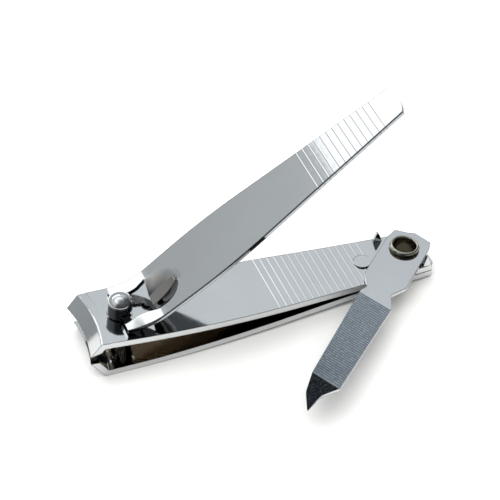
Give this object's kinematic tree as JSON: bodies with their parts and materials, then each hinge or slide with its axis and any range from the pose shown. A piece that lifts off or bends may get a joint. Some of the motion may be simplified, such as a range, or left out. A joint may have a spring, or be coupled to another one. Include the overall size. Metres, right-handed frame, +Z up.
{
  "type": "nail clipper",
  "caption": "Large lever nail clipper with two sprung jaw arms, a swivelling headed pin, a ridged press lever and a swing-out file with a hooked cleaner tip.",
  "frame": {"origin": "centre of the lower mouth of the tail eyelet, on its axis; the resting surface is 0.25 mm below", "axes": "+X along the arms from the jaws to the tail, +Z up from the resting surface, +Y to the side away from the swung-out file"},
  "size_m": [0.0817, 0.0476, 0.0485],
  "materials": {
    "arm_chrome": "bright chrome plate over spring steel, ridged thumb zone",
    "lever_chrome": "bright chrome plate, ridged tip",
    "pin_chrome": "polished turned steel",
    "file_chrome": "satin head and cleaner tip with a fine cross-cut file face",
    "eyelet_brass": "antique nickel over brass, darkened bore"
  },
  "bodies": {
    "lower_arm": {"lower_arm": "arm_chrome"},
    "upper_arm": {"upper_arm": "arm_chrome", "tail_eyelet": "eyelet_brass"},
    "pivot_pin": {"pivot_pin": "pin_chrome"},
    "lever": {"lever": "lever_chrome"},
    "nail_file": {"nail_file": "file_chrome"}
  },
  "joints": [
    {"name": "jaw_close", "type": "hinge", "parent": "lower_arm", "child": "upper_arm", "pos_m": [0, 0, 0.00195], "axis": [0, -1, 0], "range_deg": [0, 1.45], "stiffness_Nm_per_rad": 2, "springref_deg": -1.72},
    {"name": "pin_swivel", "type": "hinge", "parent": "lower_arm", "child": "pivot_pin", "pos_m": [-0.0657, 0, 0.00845], "axis": [0.0872, 0, 0.9962], "continuous": true},
    {"name": "lever_press", "type": "hinge", "parent": "pivot_pin", "child": "lever", "pos_m": [-0.06525, 0, 0.00955], "axis": [0, 1, 0], "range_deg": [0, 12]},
    {"name": "file_swing", "type": "hinge", "parent": "upper_arm", "child": "nail_file", "pos_m": [0, 0, 0], "axis": [0.075, 0, 0.9972], "range_deg": [-43.5, 0]}
  ],
  "couplings": [
    {"joint": "jaw_close", "follows": "lever_press", "ratio": 0.1208}
  ]
}
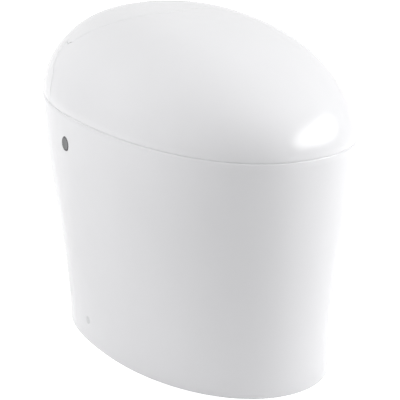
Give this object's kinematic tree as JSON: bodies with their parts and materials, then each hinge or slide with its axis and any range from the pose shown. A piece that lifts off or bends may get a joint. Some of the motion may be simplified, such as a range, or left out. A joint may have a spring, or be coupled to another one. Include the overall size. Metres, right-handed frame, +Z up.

------------

**Directions:** Repeat the material above in full, exactly as it stands.

**Task result:**
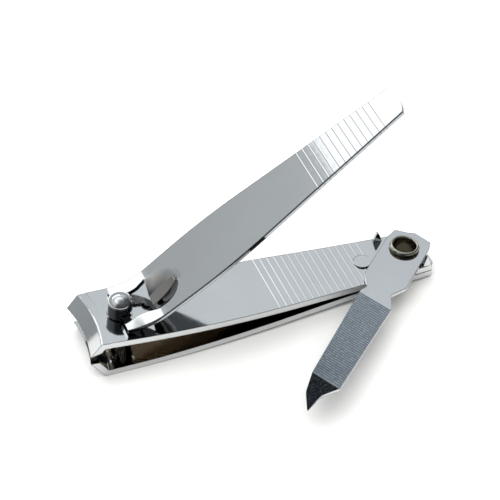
Give this object's kinematic tree as JSON: bodies with their parts and materials, then each hinge or slide with its axis and any range from the pose shown. A piece that lifts off or bends may get a joint. Some of the motion may be simplified, such as a range, or left out. A joint may have a spring, or be coupled to another one. Include the overall size. Metres, right-handed frame, +Z up.
{
  "type": "nail clipper",
  "caption": "Large lever nail clipper with two sprung jaw arms, a swivelling headed pin, a ridged press lever and a swing-out file with a hooked cleaner tip.",
  "frame": {"origin": "centre of the lower mouth of the tail eyelet, on its axis; the resting surface is 0.25 mm below", "axes": "+X along the arms from the jaws to the tail, +Z up from the resting surface, +Y to the side away from the swung-out file"},
  "size_m": [0.0817, 0.0476, 0.0485],
  "materials": {
    "arm_chrome": "bright chrome plate over spring steel, ridged thumb zone",
    "lever_chrome": "bright chrome plate, ridged tip",
    "pin_chrome": "polished turned steel",
    "file_chrome": "satin head and cleaner tip with a fine cross-cut file face",
    "eyelet_brass": "antique nickel over brass, darkened bore"
  },
  "bodies": {
    "lower_arm": {"lower_arm": "arm_chrome"},
    "upper_arm": {"upper_arm": "arm_chrome", "tail_eyelet": "eyelet_brass"},
    "pivot_pin": {"pivot_pin": "pin_chrome"},
    "lever": {"lever": "lever_chrome"},
    "nail_file": {"nail_file": "file_chrome"}
  },
  "joints": [
    {"name": "jaw_close", "type": "hinge", "parent": "lower_arm", "child": "upper_arm", "pos_m": [0, 0, 0.00195], "axis": [0, -1, 0], "range_deg": [0, 1.45], "stiffness_Nm_per_rad": 2, "springref_deg": -1.72},
    {"name": "pin_swivel", "type": "hinge", "parent": "lower_arm", "child": "pivot_pin", "pos_m": [-0.0657, 0, 0.00845], "axis": [0.0872, 0, 0.9962], "continuous": true},
    {"name": "lever_press", "type": "hinge", "parent": "pivot_pin", "child": "lever", "pos_m": [-0.06525, 0, 0.00955], "axis": [0, 1, 0], "range_deg": [0, 12]},
    {"name": "file_swing", "type": "hinge", "parent": "upper_arm", "child": "nail_file", "pos_m": [0, 0, 0], "axis": [0.075, 0, 0.9972], "range_deg": [-43.5, 0]}
  ],
  "couplings": [
    {"joint": "jaw_close", "follows": "lever_press", "ratio": 0.1208}
  ]
}
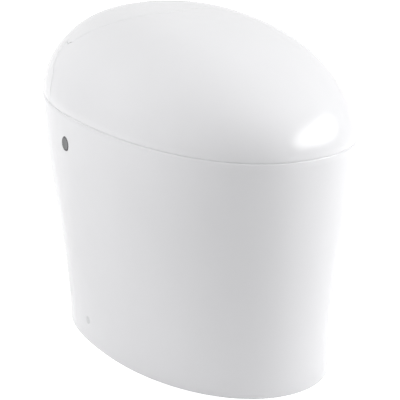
Give this object's kinematic tree as JSON: bodies with their parts and materials, then each hinge or slide with its axis and any range from the pose shown. A piece that lifts off or bends may get a joint. Some of the motion may be simplified, such as a range, or left out. A joint may have a spring, or be coupled to another one. Include the overall size. Metres, right-handed frame, +Z up.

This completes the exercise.